═══ Record set

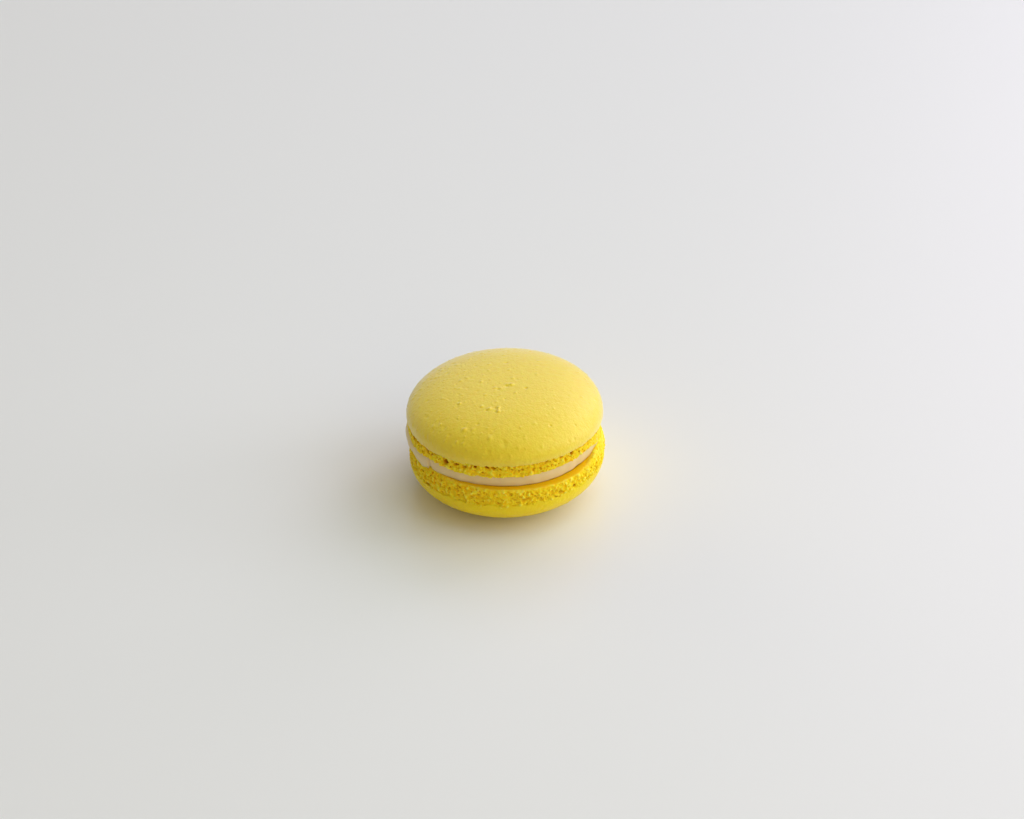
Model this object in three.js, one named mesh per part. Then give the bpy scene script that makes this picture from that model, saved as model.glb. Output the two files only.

══════
═══ Record set

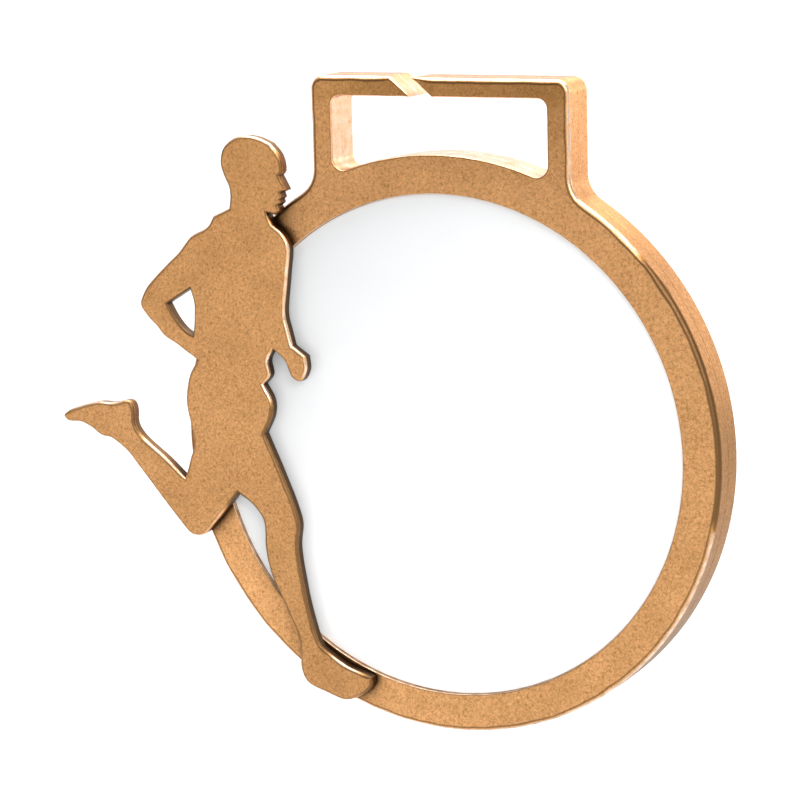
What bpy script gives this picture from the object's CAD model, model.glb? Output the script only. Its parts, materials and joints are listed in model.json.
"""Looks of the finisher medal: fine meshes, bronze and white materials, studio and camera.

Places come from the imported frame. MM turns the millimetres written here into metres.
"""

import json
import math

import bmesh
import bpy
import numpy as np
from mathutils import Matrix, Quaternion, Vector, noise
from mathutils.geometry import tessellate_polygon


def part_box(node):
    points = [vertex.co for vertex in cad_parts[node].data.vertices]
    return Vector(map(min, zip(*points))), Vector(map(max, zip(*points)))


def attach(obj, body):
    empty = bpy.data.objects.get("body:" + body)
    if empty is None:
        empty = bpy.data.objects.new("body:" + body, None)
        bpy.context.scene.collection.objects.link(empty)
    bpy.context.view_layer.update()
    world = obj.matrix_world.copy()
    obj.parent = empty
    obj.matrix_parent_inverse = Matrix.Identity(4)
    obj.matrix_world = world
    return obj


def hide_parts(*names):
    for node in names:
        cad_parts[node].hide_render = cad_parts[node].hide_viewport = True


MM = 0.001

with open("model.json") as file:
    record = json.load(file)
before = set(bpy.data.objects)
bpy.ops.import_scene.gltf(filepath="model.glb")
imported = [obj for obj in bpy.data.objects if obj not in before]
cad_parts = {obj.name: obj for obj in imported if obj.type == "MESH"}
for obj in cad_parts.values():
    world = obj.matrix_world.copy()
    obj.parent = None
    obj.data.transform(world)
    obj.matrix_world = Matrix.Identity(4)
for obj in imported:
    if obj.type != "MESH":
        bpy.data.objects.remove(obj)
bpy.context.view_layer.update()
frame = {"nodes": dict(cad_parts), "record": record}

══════

**Task to carry out**
Take the lines from the line with "What bpy script" through the line with "record = json.load(file)", both ends included, and give them again exactly, with nothing else.

**Answer for this exercise**
What bpy script gives this picture from the object's CAD model, model.glb? Output the script only. Its parts, materials and joints are listed in model.json.
"""Looks of the finisher medal: fine meshes, bronze and white materials, studio and camera.

Places come from the imported frame. MM turns the millimetres written here into metres.
"""

import json
import math

import bmesh
import bpy
import numpy as np
from mathutils import Matrix, Quaternion, Vector, noise
from mathutils.geometry import tessellate_polygon


def part_box(node):
    points = [vertex.co for vertex in cad_parts[node].data.vertices]
    return Vector(map(min, zip(*points))), Vector(map(max, zip(*points)))


def attach(obj, body):
    empty = bpy.data.objects.get("body:" + body)
    if empty is None:
        empty = bpy.data.objects.new("body:" + body, None)
        bpy.context.scene.collection.objects.link(empty)
    bpy.context.view_layer.update()
    world = obj.matrix_world.copy()
    obj.parent = empty
    obj.matrix_parent_inverse = Matrix.Identity(4)
    obj.matrix_world = world
    return obj


def hide_parts(*names):
    for node in names:
        cad_parts[node].hide_render = cad_parts[node].hide_viewport = True


MM = 0.001

with open("model.json") as file:
    record = json.load(file)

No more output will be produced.